> **Recorded data**

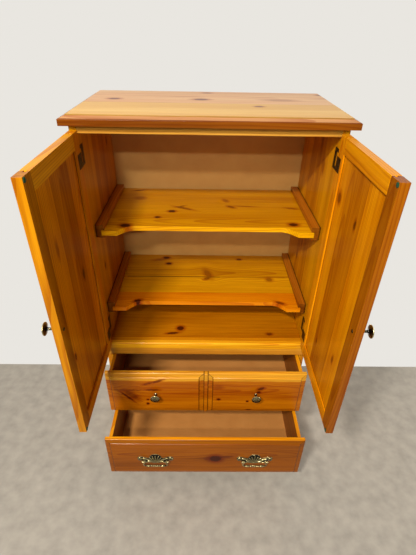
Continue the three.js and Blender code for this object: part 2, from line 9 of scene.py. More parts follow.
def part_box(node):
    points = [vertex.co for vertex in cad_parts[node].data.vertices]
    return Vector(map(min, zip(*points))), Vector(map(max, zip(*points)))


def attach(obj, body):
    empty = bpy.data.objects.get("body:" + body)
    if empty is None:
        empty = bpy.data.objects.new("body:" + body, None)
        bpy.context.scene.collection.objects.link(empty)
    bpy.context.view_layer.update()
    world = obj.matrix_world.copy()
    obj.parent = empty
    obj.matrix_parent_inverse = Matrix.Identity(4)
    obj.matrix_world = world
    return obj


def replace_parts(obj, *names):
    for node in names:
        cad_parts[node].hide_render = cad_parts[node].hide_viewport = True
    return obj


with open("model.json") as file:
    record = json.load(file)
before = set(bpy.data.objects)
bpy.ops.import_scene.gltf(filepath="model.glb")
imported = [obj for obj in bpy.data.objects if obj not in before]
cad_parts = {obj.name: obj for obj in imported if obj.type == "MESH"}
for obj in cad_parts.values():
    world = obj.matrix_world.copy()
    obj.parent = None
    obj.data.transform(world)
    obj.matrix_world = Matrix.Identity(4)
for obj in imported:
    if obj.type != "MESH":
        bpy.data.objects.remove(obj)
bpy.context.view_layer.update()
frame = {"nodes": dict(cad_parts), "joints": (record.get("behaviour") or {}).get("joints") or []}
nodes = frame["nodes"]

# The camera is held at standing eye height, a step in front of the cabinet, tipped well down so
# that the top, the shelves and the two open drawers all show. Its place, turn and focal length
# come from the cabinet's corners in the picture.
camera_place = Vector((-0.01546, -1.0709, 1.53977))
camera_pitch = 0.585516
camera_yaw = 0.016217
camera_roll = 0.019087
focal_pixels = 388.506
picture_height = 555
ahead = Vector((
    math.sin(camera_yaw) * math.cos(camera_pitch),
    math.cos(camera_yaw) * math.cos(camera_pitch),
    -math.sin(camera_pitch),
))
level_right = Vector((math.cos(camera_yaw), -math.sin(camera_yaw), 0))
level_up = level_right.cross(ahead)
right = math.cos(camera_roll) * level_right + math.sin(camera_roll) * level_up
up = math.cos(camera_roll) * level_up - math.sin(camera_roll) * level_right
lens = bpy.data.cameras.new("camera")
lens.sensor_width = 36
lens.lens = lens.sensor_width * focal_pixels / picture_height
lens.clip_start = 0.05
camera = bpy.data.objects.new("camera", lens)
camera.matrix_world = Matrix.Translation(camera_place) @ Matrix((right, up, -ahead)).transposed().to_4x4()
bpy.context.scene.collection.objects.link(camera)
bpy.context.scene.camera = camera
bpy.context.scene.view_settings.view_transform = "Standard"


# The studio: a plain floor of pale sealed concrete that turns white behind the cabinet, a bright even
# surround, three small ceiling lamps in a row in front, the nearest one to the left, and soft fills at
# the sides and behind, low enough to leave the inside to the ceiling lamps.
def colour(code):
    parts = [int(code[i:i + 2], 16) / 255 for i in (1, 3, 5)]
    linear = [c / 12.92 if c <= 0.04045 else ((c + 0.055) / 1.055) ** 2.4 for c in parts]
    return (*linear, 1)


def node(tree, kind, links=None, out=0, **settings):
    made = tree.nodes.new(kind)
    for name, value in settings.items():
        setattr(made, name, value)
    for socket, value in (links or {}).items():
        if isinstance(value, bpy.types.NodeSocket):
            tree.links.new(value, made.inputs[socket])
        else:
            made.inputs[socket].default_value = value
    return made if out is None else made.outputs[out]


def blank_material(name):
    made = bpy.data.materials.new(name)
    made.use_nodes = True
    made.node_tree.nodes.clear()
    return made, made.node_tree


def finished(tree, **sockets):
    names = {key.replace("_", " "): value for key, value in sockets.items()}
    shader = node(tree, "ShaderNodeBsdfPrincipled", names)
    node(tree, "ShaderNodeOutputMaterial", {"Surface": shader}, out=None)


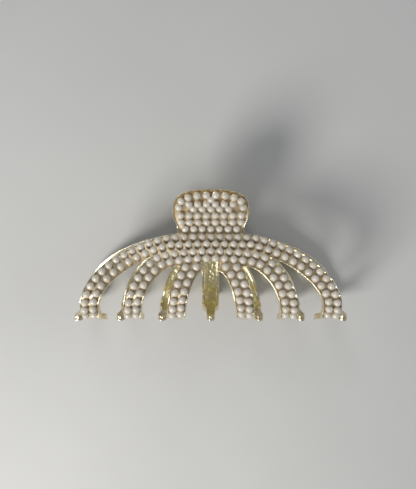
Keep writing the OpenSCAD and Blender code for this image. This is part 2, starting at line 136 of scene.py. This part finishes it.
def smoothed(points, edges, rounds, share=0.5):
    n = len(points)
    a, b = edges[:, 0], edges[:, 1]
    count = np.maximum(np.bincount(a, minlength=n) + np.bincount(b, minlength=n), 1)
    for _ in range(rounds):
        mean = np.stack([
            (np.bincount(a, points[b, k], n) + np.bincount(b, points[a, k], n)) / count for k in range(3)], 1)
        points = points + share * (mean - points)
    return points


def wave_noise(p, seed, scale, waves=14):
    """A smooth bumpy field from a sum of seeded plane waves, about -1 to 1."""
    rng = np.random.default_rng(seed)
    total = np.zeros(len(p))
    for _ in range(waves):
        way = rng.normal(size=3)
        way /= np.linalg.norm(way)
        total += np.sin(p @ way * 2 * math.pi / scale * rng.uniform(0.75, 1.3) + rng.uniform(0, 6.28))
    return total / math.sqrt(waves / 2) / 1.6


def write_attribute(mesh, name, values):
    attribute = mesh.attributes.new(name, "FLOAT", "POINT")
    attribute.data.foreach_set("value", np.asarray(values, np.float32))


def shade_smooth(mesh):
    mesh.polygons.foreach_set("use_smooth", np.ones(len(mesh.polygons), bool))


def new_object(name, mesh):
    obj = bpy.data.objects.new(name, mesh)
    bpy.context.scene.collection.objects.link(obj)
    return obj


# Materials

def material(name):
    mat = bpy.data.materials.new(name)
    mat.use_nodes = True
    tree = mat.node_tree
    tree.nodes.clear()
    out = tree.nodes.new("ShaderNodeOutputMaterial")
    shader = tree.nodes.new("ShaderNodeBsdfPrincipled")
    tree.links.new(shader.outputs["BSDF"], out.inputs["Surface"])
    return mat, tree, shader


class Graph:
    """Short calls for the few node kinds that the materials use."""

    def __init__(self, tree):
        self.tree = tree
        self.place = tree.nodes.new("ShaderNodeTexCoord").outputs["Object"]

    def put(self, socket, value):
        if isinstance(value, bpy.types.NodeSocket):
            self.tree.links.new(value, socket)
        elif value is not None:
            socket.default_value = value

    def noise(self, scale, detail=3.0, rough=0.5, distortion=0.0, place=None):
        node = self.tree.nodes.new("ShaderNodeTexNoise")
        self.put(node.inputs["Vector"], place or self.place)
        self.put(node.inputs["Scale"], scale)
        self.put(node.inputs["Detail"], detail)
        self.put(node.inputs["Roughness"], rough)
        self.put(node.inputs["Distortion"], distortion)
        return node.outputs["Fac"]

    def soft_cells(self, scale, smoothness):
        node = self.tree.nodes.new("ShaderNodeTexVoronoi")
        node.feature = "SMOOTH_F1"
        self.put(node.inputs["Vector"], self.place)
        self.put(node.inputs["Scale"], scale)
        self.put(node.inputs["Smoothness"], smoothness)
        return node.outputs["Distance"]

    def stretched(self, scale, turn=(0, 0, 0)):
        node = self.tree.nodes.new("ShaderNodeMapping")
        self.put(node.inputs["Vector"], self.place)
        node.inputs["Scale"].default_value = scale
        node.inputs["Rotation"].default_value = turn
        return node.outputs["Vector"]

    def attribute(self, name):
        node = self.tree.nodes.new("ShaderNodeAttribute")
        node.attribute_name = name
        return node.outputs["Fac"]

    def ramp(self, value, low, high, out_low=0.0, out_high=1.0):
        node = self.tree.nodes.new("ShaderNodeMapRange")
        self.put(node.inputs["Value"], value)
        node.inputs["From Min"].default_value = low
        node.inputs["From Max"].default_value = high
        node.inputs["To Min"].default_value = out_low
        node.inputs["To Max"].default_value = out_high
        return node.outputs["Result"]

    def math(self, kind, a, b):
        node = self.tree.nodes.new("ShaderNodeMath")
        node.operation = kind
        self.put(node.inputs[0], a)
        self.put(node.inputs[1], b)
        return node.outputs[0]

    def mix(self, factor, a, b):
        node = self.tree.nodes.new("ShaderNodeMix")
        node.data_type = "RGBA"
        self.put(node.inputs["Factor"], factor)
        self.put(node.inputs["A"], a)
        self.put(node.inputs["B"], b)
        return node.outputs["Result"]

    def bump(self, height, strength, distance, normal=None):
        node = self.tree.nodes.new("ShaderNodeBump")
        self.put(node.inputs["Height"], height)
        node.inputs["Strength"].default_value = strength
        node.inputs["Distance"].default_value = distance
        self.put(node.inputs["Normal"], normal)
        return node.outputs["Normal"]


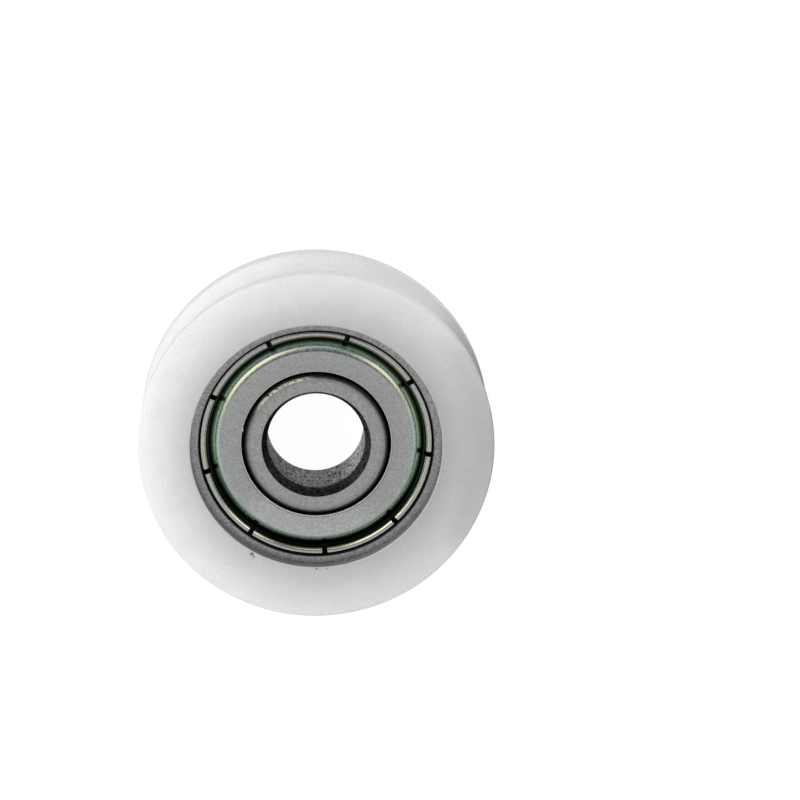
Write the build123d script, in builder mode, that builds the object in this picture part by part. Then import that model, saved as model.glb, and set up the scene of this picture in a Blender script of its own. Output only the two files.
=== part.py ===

> **The problem**
Your output should consist solely of the lines from the beginning of the entries through the line containing "for node in", reproduced exactly.

> **Worked solution**
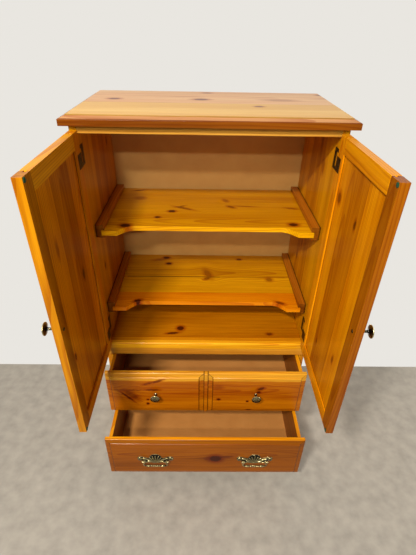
Continue the three.js and Blender code for this object: part 2, from line 9 of scene.py. More parts follow.
def part_box(node):
    points = [vertex.co for vertex in cad_parts[node].data.vertices]
    return Vector(map(min, zip(*points))), Vector(map(max, zip(*points)))


def attach(obj, body):
    empty = bpy.data.objects.get("body:" + body)
    if empty is None:
        empty = bpy.data.objects.new("body:" + body, None)
        bpy.context.scene.collection.objects.link(empty)
    bpy.context.view_layer.update()
    world = obj.matrix_world.copy()
    obj.parent = empty
    obj.matrix_parent_inverse = Matrix.Identity(4)
    obj.matrix_world = world
    return obj


def replace_parts(obj, *names):
    for node in names:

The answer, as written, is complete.